In June, I was able to take the most amazing trip of my life. I spent 10 days in China, in both Beijing and Dalian, and during my time there, I learned a valuable lesson in the importance of non-verbal communication.
While the thought of traveling to China was intimidating, I was lucky enough to have a bi-lingual tour guide and travel companion in my boyfriend. It didn’t take long, however, to realize that, without him to facilitate any communication, I was pretty lost. I couldn’t read anything unless it had a phonetic translation, and even then I didn’t know what it meant, I couldn’t understand the chatter going on all around me, I couldn’t speak to any of locals, including to do simple things like order food or ask for directions. I wanted to interact with many of the Chinese people we met, so I learned to rely heavily on body language and non-verbal cues to communicate.
When I felt brave enough to venture out a bit on my own, I relied on hand signals when paying for things, making numbers with my hands and nodding my head, and luckily many of the menus displayed photos of each dish, so I could point to what I wanted to order. On the few occasions when I took a cab on my own, my only form of communication was through pointing left, right or straight.

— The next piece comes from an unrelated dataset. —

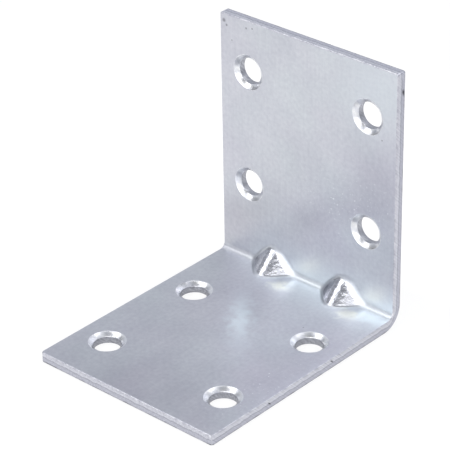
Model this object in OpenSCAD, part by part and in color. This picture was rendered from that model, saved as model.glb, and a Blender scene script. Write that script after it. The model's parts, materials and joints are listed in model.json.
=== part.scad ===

The last thing I wanted to be was an inconsiderate, ignorant tourist, and I tried my best to communicate when I needed to. Thankfully, I encountered fantastically patient, encouraging people. From experiencing that side of the language barrier, I learned how to better express myself through my body language, and as a culture with so many non-verbal cues, I became much more aware of how my body language comes across to others. Being in a business that revolves around communication in all forms, I’ve made it a goal in my personal and professional life to be more cognizant of my body language, and I do find myself noticing it more in others.
For those in the professional world, some things I like to keep in mind to ensure a positive response from my body language:
~ Eye contact. Eye contact is huge in any kind of interaction, whether it’s making a first impression, attending a group meeting or giving a presentation. Eye contact communicates respect and attentiveness, and is the simplest thing you can do to up your body language game. I learned that, for the Chinese, wearing sunglasses in a social situation can sometimes be perceived as distrustful because they cannot see your eyes, and therefore cannot read your reactions or expressions as well.
~ Know what to do with your hands. It can be very difficult, but try not to fidget, conveying nervousness, and if standing, aim to keep your hands still at torso-level, between your hips and shoulders.
~ Keep the space open. Unless in a dining situation, keep the space between you and your peer or audience as open and clear as possible, minimizing distractions and visual barriers and encouraging collaboration.
~ Actually Listen. Even though I had no idea about what was being said in most of the conversations around me, I still tried to listen and pick up on any possible cues. I came to learn what it sounded like when my boyfriend was asked, “does she like the food?” and I would enthusiastically nod my head (even if the food was a bit… scary), which would typically produce a chuckle or two. Being an engaged listener can really encourage your audience to open up to you when they know you are interested in what they’re saying.
~ Smiling’s my favorite. A genuine smile works wonders for your mood, and communication, and is just a healthy habit in general that spans all language barriers. Give it a shot.